# Challenge:
How many of these lines hold the string "code"? Answer with the number only.

# Given information:

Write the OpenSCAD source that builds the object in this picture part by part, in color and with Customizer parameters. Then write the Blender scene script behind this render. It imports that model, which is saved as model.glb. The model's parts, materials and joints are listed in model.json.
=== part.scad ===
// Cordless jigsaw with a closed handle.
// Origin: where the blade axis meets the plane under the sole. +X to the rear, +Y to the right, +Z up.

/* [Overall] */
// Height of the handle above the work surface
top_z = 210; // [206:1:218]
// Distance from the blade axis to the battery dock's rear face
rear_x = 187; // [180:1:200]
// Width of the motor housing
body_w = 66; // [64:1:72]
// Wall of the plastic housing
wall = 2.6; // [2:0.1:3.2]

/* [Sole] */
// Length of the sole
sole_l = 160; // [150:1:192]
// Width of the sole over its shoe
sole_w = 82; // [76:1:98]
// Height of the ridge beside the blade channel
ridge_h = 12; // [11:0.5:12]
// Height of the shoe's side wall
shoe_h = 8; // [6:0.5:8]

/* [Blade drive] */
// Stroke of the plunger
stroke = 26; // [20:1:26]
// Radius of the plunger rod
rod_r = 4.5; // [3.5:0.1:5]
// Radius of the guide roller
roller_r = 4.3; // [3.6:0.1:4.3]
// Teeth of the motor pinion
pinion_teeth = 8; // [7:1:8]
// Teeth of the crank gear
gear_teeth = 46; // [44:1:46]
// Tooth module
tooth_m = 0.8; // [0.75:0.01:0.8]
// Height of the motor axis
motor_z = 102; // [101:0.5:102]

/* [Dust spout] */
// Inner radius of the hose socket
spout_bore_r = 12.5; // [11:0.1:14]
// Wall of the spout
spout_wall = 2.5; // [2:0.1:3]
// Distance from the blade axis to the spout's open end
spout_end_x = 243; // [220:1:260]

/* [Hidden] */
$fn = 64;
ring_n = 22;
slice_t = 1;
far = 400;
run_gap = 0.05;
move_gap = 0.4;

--

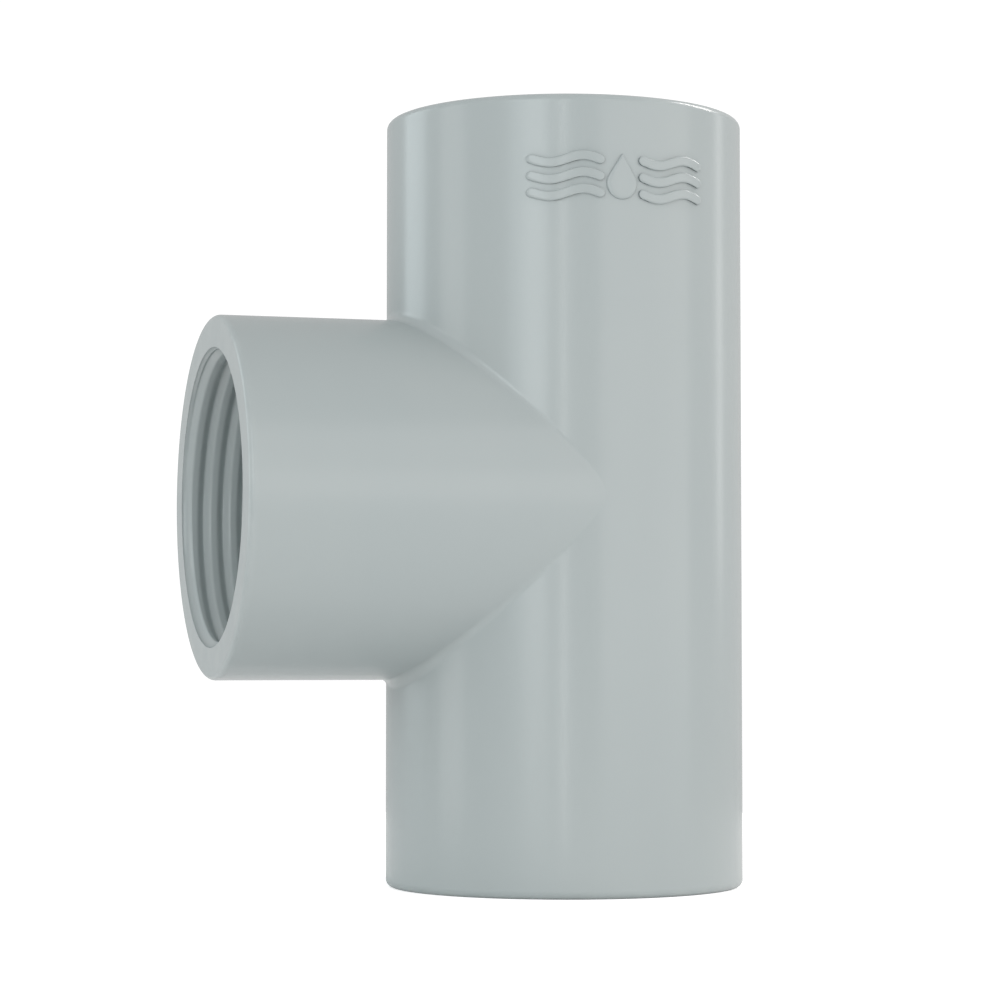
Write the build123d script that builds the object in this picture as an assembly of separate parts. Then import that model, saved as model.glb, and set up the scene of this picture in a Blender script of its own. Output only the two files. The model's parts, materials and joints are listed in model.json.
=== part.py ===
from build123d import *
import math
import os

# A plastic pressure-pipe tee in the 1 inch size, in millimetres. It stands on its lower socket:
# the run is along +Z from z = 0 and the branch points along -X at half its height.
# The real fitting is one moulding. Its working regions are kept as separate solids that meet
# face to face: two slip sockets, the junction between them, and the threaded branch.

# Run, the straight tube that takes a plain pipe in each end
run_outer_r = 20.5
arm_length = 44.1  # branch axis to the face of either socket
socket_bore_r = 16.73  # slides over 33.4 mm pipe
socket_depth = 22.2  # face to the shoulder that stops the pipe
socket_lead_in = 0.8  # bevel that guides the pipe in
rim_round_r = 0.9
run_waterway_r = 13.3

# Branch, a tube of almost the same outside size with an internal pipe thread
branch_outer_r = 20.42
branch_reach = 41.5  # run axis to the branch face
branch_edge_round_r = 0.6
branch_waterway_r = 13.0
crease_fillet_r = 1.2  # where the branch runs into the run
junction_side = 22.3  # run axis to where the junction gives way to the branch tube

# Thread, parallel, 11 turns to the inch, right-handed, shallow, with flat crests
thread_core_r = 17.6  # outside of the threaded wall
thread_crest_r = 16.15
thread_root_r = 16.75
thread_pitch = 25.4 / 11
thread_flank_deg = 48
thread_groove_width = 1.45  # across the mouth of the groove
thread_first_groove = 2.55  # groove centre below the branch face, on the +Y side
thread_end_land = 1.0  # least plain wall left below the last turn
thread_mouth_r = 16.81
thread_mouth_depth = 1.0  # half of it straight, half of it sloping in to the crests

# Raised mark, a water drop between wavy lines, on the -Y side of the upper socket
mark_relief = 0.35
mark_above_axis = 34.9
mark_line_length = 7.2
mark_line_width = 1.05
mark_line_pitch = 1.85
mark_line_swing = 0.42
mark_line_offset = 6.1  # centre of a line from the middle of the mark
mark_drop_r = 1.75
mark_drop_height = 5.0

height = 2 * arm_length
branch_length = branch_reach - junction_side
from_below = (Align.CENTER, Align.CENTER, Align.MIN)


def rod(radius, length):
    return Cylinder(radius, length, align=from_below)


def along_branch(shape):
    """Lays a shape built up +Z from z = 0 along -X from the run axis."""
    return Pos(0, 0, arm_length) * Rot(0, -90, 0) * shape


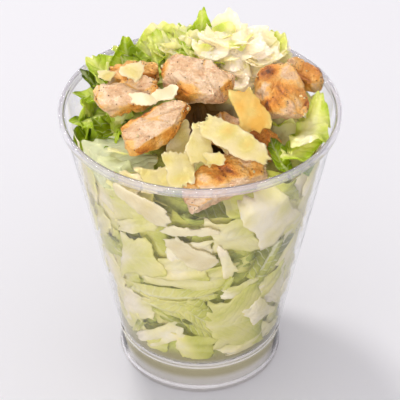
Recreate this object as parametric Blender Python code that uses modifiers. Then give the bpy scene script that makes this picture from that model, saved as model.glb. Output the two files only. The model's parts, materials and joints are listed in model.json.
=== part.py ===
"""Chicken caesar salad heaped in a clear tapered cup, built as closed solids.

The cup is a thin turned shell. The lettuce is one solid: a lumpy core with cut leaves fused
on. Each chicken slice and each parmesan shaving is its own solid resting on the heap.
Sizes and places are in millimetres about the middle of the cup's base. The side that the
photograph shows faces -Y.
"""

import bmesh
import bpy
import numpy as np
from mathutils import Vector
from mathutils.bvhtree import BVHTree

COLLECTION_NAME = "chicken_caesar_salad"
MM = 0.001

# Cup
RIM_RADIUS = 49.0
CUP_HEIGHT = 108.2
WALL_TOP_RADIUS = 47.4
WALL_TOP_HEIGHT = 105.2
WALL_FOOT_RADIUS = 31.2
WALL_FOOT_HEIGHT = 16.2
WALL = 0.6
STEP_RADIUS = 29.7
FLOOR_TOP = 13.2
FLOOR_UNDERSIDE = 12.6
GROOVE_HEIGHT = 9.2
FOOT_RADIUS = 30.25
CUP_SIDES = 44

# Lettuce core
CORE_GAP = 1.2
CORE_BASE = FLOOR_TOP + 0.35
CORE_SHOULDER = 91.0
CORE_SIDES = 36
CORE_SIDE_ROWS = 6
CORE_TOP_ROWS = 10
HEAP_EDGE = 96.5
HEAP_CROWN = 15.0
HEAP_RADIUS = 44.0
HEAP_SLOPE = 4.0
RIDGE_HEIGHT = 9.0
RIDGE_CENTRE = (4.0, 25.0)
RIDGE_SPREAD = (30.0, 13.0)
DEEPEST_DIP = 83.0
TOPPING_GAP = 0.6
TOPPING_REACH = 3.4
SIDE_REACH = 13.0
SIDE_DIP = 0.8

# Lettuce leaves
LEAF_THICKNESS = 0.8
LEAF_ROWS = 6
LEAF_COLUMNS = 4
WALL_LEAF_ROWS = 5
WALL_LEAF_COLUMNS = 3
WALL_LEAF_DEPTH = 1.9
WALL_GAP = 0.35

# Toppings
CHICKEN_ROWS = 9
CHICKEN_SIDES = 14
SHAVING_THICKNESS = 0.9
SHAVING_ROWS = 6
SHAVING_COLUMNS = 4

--

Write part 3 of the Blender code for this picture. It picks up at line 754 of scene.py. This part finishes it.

# Solution to this exercise:
2